С начала 1935 года я встречался с ним разве что два или три раза, и встречался в таких обстоятельствах, что нам было трудно поговорить запросто. Он мог попросить меня принять его у себя, но он не пытался делать это. Он был хитер и понимал, что я буду задавать ему неприятные вопросы, — например, о том курсе, который взяла германская политика, о посягательствах Германии на мир Европы и на независимость ее соседей, о тех злодеяниях, которые она с таким постоянством, исключавшим всякую надежду на улучшение, совершала против своих передовых умов, против евреев, против религиозных и моральных свобод всякого рода.
Он знал также, что я не упускал случая публично осуждать поведение Германии и громко заявлял о той опасности, которой национал-социалистская зараза подвергла мир.

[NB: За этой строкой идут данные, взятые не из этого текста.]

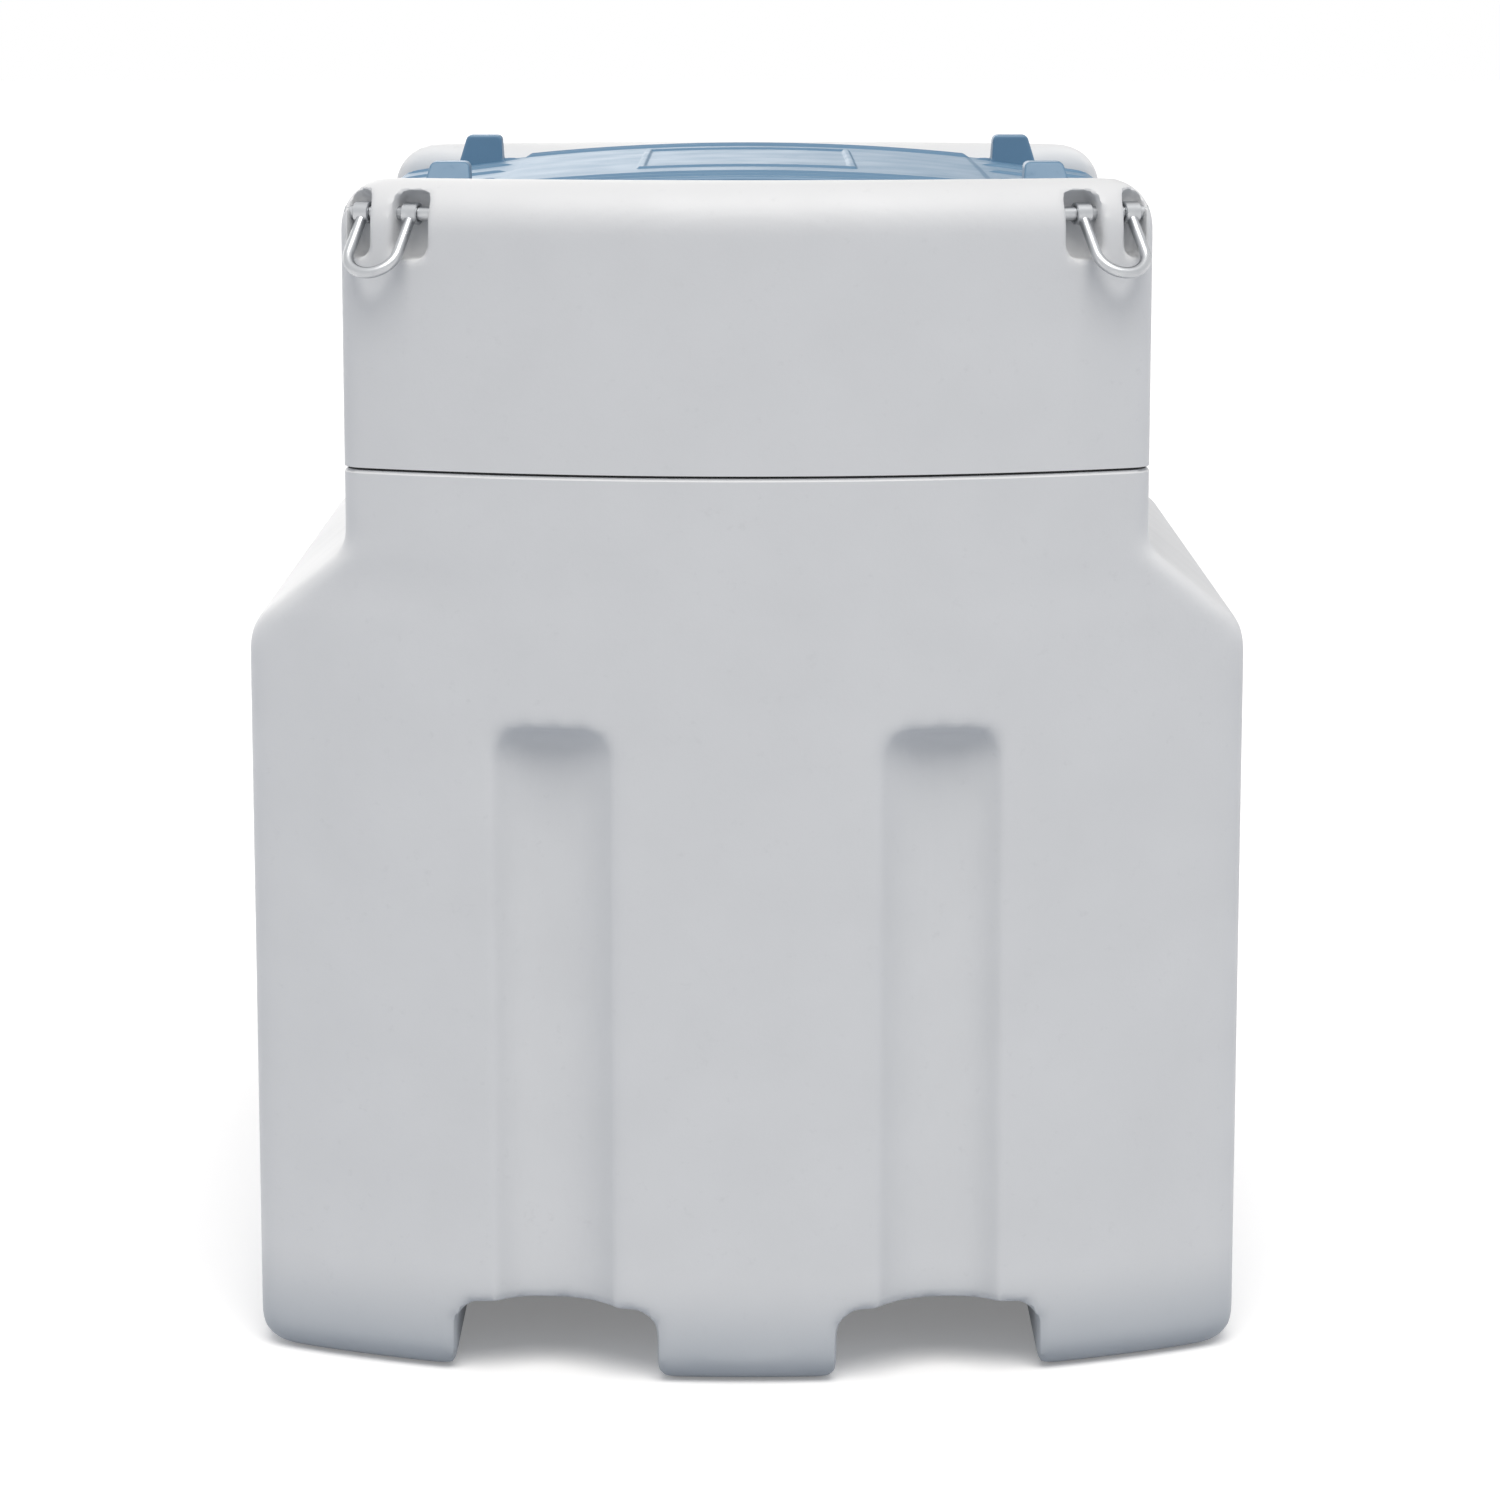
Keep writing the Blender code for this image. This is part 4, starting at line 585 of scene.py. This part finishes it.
CORNERS = {
    "front_left": (-1, -1),
    "front_right": (1, -1),
    "rear_left": (-1, 1),
    "rear_right": (1, 1),
}
FLAT = Matrix.Identity(4)

rings = [ring(NECK_HALF, Y_FRONT, NECK_REAR, NECK_CORNER, CABINET_Z - SPARE)]
for i in range(RIM_STEPS + 1):
    angle = math.pi / 2 * i / RIM_STEPS
    shrink = RIM_ROUND * (1 - math.cos(angle))
    height = RIM_Z - RIM_ROUND * (1 - math.sin(angle))
    corner = max(NECK_CORNER - RIM_CORNER_SHARE * shrink, RIM_CORNER_LEAST * NECK_CORNER)
    rings.append(ring(NECK_HALF - shrink, Y_FRONT + shrink, NECK_REAR - shrink, corner, height))
cabinet = loft("cabinet_moulding", rings)
gable_deep = bow(GABLE_HOLLOW_WIDTH / 2) + GABLE_SHELL
saddle = []
for i in range(SADDLE_STEPS + 1):
    x = NECK_HALF * (2 * i / SADDLE_STEPS - 1) * SADDLE_REACH
    reach = max(GABLE - RIM_ROUND - bow(x), CROWN_LEAST)
    slope = [(Y_FRONT + GABLE, LID_BOTTOM - LID_SEAT_GAP)]
    for a, b in arc((0.0, 0.0), 1.0, 0, 90, 12):
        slope.append((Y_FRONT + GABLE - reach * (1 - a), LID_EDGE_Z + (RIM_Z - LID_EDGE_Z) * b))
    slope.append((slope[-1][0], RIM_Z + SPARE))
    slope += [(Y_FRONT + NECK_REAR - y, z) for y, z in reversed(slope)]
    saddle.append([(x, y, z) for y, z in slope])
tools = [
    loft("saddle", saddle),
    prism("room", rounded_box(-ROOM_HALF, ROOM_HALF, ROOM_FRONT, ROOM_REAR, CABINET_CORNER),
          CABINET_Z + FLANGE_THICK, RIM_Z, FLAT),
    prism("foot", rounded_box(-ROOM_HALF + FLANGE, ROOM_HALF - FLANGE, ROOM_FRONT + FLANGE,
                              ROOM_REAR - FLANGE, CABINET_CORNER),
          CABINET_Z - CUTTER_FOOT, RIM_Z - CUTTER_STAGGER, FLAT),
]
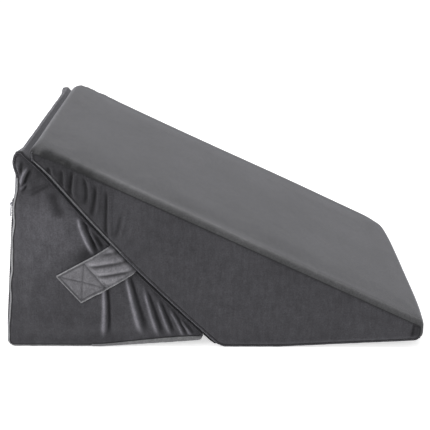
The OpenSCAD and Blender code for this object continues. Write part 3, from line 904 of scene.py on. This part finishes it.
ramp.painted_shading += sides * 0.38 * bell(above_hem, 0.0028) * smooth_step(x, 0.04, 0.12)

# Zipper's bed
for skin, gap in ((base, base_zip_gap), (ramp, ramp_zip_gap)):
    skin.points -= skin.normals() * (0.0016 * (1 - smooth_step(gap, 0.0055, 0.0085)))[:, None]

pucker(base, 0.0006, 0.012, 0.012, 2)
pucker(ramp, 0.00035, 0.012, 0.010, 4)
groove(base)
groove(ramp)
tuck(base, 0.0028, 0.012)
tuck(ramp, -0.0012, 0.008)
bow_joint(base)
bow_joint(ramp)
keep_clear(base, -1)
keep_clear(ramp, 1)

PANEL_LOOKS = {"top": (VELVET_TOP_PAINTED_LIGHTER, "cover_top"), "bottom": (BOTTOM_CLOTH, "cover_bottom")}
for skin, body, panels in ((base, "base", ("back", "slope", "bottom", "near", "far")),
                           (ramp, "ramp", ("top", "under", "bottom", "near", "far"))):
    for panel in panels:
        material, slot_name = PANEL_LOOKS.get(panel, (VELVET_SIDE, "cover_side"))
        node = f"{body}_{panel}_{'side' if panel in SIGN else 'panel'}"
        skin.piece(f"{body}_{panel}_cover", panel, material, body, node, slot_name)


# --- Foam and lining, hidden inside --------------------------------------------------------------

SIDE_ROOM = 0.009         # room that the sides' folds need beside the foam

for corners, body, slump in ((BASE_CORNERS, "base", slump_top), (RAMP_CORNERS, "ramp", slump_corners)):
    for kind, shrink, material, slot_name in (("liner", 0.0048, LINING, "lining"),
                                              ("foam", 0.0062, FOAM, "foam")):
        inside = Skin(corners, [("all", 0, 0)], coarse=3)
        inside.points -= inside.normals() * shrink
        inside.points[:, 1] *= 1 - (SIDE_ROOM + shrink) / HALF_WIDTH
        slump(inside)
        bow_joint(inside)
        made = mesh_piece(f"{body}_{kind}_block", inside.points, inside.faces, material, body, slot_name,
                          f"{body}_{kind}")


# --- Seams, welts and hems -----------------------------------------------------------------------

def corner_run(skin, a, b):
    """Indices round the profile from the middle of corner a to the middle of corner b."""
    start, end = skin.profile.corner_at[a], skin.profile.corner_at[b]
    return [(start + k) % skin.count for k in range((end - start) % skin.count + 1)]


def edge_points(skin, side, run, row):
    """Indices of the skin's points along a run of the profile, some rows in from one side."""
    return [i * skin.rows + (row if side == "near" else skin.rows - 1 - row) for i in run]


def lifted(skin, index, lift):
    """The skin's points with these indices, lifted off the cloth, and the normals there."""
    n = skin.normals()[index]
    return skin.points[index] + n * lift, n


def cord_on(path, normal, wide, high, name, material, body, slot_name="cover_side"):
    mesh_piece(name, *tube(path, normal, wide, high), material, body, slot_name)


WELT = 0.0014
SHADOW_CORD = 0.0007
SEAM_ROW = 0
EDGE_ROW = 2
HEM_FROM = -0.21
HEM_ROWS = 4              # rows of the roll under the seam that the hem band takes in


HEM_LIFT = 0.0012
HEM_THICK = 0.0010
HEM_STEPS = (1, 0.75, 0.5, 0.25)
BACK_HIGHLIGHT_TOP = 0.3            # height where the painted highlight on the back edge's welt ends


def side_level(skin, side):
    """A function from x and z to how far out a side panel stands there."""
    tree = BVHTree.FromPolygons(skin.points.tolist(),
                                [f for f, p in zip(skin.faces, skin.panel) if p == side])

    def level(x, z):
        hit = tree.ray_cast(Vector((x, SIGN[side] * 0.4, z)), Vector((0, -SIGN[side], 0)))[0]
        return abs(hit.y) if hit else HALF_WIDTH - 0.003
    return level


def border_faces(rows, cols):
    """Faces that join the borders of two grids, the second's points after the first's."""
    size, last = rows * cols, (rows - 1) * cols
    border = [k * cols for k in range(rows)] + [last + j for j in range(1, cols)]
    border += [k * cols + cols - 1 for k in range(rows - 2, -1, -1)] + list(range(cols - 2, 0, -1))
    return [(b, a, a + size, b + size) for a, b in zip(border, border[1:] + border[:1])]


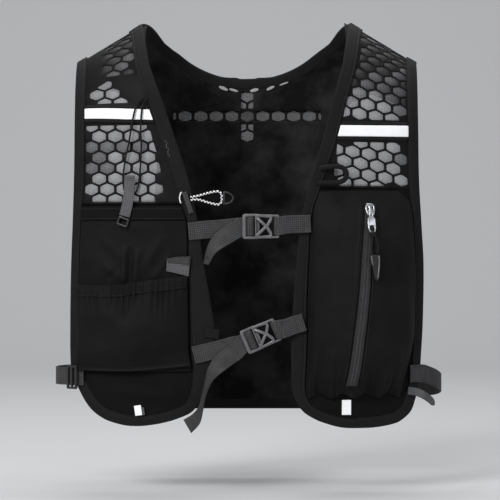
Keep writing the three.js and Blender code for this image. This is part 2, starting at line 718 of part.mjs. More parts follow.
const bottleRim = [
  { across: 0, down: 267.5 },
  { across: 0.4, down: 267 },
  { across: 0.55, down: 264 },
  { across: 1, down: 258 },
];
const bottleFoot = [
  { across: 0, down: 353.5 },
  { across: 0.5, down: 353.5 },
  { across: 1, down: 348 },
];
const bottleLow = layerOne + pocketWall + layerGap + 2.6;
function bottleSpot(u, v) {
  const [rim, foot] = [bottleRim, bottleFoot].map((table) => readTable(table, 'across', u, 'down'));
  const d = lerp(rim, foot, v);
  const ends = leftPocketEnds(d);
  return [lerp(ends[0], ends[1], u), d];
}
function bottleLift(u, v) {
  const fall = Math.sin(Math.PI * Math.min(1, v * 0.9 + 0.1));
  const swell = Math.sin(Math.PI * u) ** 0.7 * (0.45 + 0.55 * fall);
  const closing = 1 - 0.9 * smooth(v, 0.72, 1);
  const gathers = gatherHeight * Math.cos(2 * Math.PI * bottleGathers * u) * (1 - smooth(v, 0.1, 0.5));
  return bottleLow + bottleBulge * swell * closing + gathers * Math.sin(Math.PI * u) ** 0.3;
}
const bottleLayer = (extra) => (u, v) => bottleLift(u, v) + extra;
add('bottle_pocket_left', sheet(24, 5, bottleSpot, front, bottleLayer(0), bottleLayer(pocketWall)), cloth);

// The elastic hem of the bottle pocket lies on its rim and is ruched.
function bottleElastic() {
  const share = bottleHemWidth / 90;
  const low = pocketWall + layerGap;
  const lift = (extra) => (u, v) => bottleLift(u, v * share) + extra;
  const spot = (u, v) => bottleSpot(u, v * share);
  return sheet(24, 1, spot, front, lift(low), lift(low + pocketWall));
}
add('bottle_pocket_elastic', bottleElastic(), binding);

// Right side: the swollen zip pocket, sewn in between the two bindings.
function zipPocketEnds(down) {
  const inset = sideGap + zipFootInset * smooth(down, 0.78, 0.9);
  return [right.innerLimit(down * vestLength) + sideGap, right.outerLimit(down * vestLength) - inset];
}
function zipPocketSpot(u, v) {
  const down = lerp(zipPocketTop, zipPocketFoot, v);
  const ends = zipPocketEnds(down);
  const wave = zipBottomWaveHeight * Math.cos(2 * Math.PI * zipBottomWaves * u) * smooth(v, 0.9, 1);
  const corner = 9 * smooth(u, 0.86, 1) * (1 - smooth(v, 0, 0.1));
  return [lerp(ends[0], ends[1], u), down * vestLength + wave + corner];
}
function zipPocketLift(u, v) {
  const swell = Math.sin(Math.PI * THREE.MathUtils.clamp(u, 0, 1)) ** 0.62;
  const fold = Math.cos(2 * Math.PI * zipBottomWaves * u) * smooth(v, 0.7, 1) + Math.cos(9 * u + 2) * 0.6;
  const out = zipPocketBulge * swell * readTable(zipPocketSwell, 'at', v, 'out');
  return layerOne + out + fold * swell;
}
const zipLayer = (extra) => (u, v) => zipPocketLift(u, v) + extra;
add('zip_pocket_right', sheet(16, 11, zipPocketSpot, front, zipLayer(0), zipLayer(pocketWall)), cloth);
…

И если бы в 1936 или 1937 году у Абетца возникло желание заявить мне с укоризненным видом: «Как жаль, что вы больше не работаете с вашим прежним пылом во имя франко-германского сближения, — вы, повидимому, немного охладели», — он мог бы заранее представить себе довольно ясно, что я ему отвечу: «Что вы, смеетесь надо мной, Абетц, друг мой? Вы думаете, я круглый дурак? Я счастлив был бы увидеть, как эту национал-социалистскую заразу сметут с лица земли. Вы всегда найдете во мне готовность поддержать все, что только может уменьшить или отвратить опасность войны. Но не ждите от меня, чтобы я верил людям вашего режима».